Eighteen years after the execution of the deed, Dowell in his individual capacity and as guardian of his daughter, filed the suit against her for a declaratory judgment. She was then seventeen years old. The petition alleged that the name of Mary E. Dowell had been inserted in the deed for the sole reason that her husband and co-grantee had assumed the payment of the mortgage debt described and that, in fact, the plaintiff was the only grantee and is the sole owner of the property. The court was asked to render a judgment declaring the provision in the habendum of the deed to “define the extent of the ownership in the property” and to mean that the plaintiff was the sole owner and that the defendant, Anna Maude Dowell, had no interest in the land as the heir of her deceased mother. As stated, it was so adjudged.
On the trial of the present case the circuit court clerk testified he could not find that any summons was issued for the defendant, Anna Maude Dowell, in the first suit. Section 38 of the Civil Code of Practice provided that no appointment of a guardian ad litem should be made until the defendant had been summoned. The presumption is, in the absence of proof to the contrary, that the process was issued and served. Fleishman v. Goodman, 252 Ky. 535, 67 S.W.2d 691; Walker v. Perkins, 256 Ky. 442, 76 S.W.2d 251. The judgment recites that the defendant “was before the court.” There is an order entered on the day petition was filed, April 20, 1950, appointing J. R. Watts guardian ad litem. Four days after his appointment,, the guardian ad litem filed an answer stating that he was unable to make a defense. The guardian ad litem was not authorized' to enter the child’s appearance or act for her unless she had been brought before the-court by service of summons. § 38, Civil Code of Practice; Rachford v. Rachford, 224 Ky. 831, 7 S.W.2d 234. It may be pre*471sumed that the appointment of the guardian ad litem was made after the service of a summons. Foreman v. Taylor, Ky., 239 S.W.2d 260.
Notice was served on the seventeen year old defendant that on May 18, 1950, a hearing of the case would be held at the courthouse in Hardinsburg, Breckenridge County, which is in the same judicial district as Meade County, where the suit was pending. The present record shows that the plaintiff, Dowell, and his attorney and his co-appellee, Dalton Tobin, were present at the hearing. Neither the infant defendant nor her guardian ad litem was there. Dowell and Tobin gave testimony, but what it was is not revealed in this record. A few days after the judgment was entered, Dowell sold one hundred acres of the farm to Tobin.
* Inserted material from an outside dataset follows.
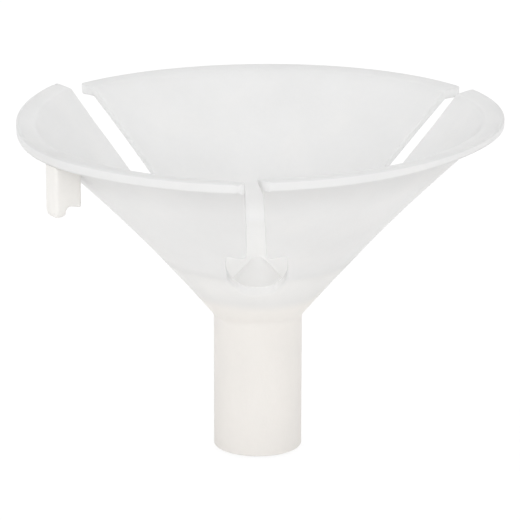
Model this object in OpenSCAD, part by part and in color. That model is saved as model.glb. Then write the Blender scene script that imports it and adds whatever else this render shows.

Fie is a party defendant in this suit, the plaintiff asking that the conveyance to him be held invalid so far as her interest is concerned and that both defendants make an accounting.
The foregoing is the record of the original action. The case is to be distinguished-from cases in which a judgment is attacked as void for want of jurisdiction. See, Metropolitan Life Ins. Co. of New York v. Myers, 270 Ky. 523, 109 S.W.2d 1194.
We look to the evidence in this record to see whether it establishes the two necessary grounds upon which the court may have been authorized to vacate the challenged judgment, namely, (1) fraud and circumvention of the prevailing party which prevented a defense being presented, and (2) that the defendant had and has a meritorious defense to the action. Metropolitan Life Ins. Co. of New York v. Myers, 270 Ky. 523, 109 S.W.2d 1194; Overstreet v. Grinstead’s Adm’r, 283 Ky. 73, 140 S.W.2d 836; Dawson v. Clelland, Ky., 252 S.W.2d 694.
(1) During Anna Maude’s first eight years she lived with her maternal grandparents. After she started to school, she stayed with her father and stepmother, except during weekends and vacation periods, which she spent with her grandparents until they died in 1943 and 1944. R. L. Dowell qualified as Anna Maude’s guardian, apparently for the purpose of receiving and holding her inheritance from her grandfather.
The appellant testified that her father had asked her if she didn’t think he should have her part of the farm, and she had answered, “Yes, I reckon.” She didn’t ask him any questions about the matter because she trusted him. He told her that if a certain named attorney should come to the school to see her, she should not talk with him. This attorney had represented her grandfather’s estate. She never heard anything more about the matter. The father testified, “I tried to talk with her about it and she wouldn’t talk with me.” It is not clear whether he had reference to the title or to the law suit. The father further testified he told his daughter while in Mr. Watts’ office that if she wanted an attorney, he would pay his fee, that he wanted her satisfied, but he did not think the attorney referred to was competent and that he would rather she would not talk with him. Mr. Watts corroborated Dowell.
The plaintiff further testified that her guardian ad litem never said a word to her about the case. But Mr. Watts testified that he had twice discussed the case with her, once when she came to his office with her father and another time when she was alone. After his appointment, he had examined the papers in the case and talked with the father. He consulted no one else. He admitted that he had never told Anna Maude, that on the record she owned a half interest in the farm. Her uncles on her mother’s side never heard of the case.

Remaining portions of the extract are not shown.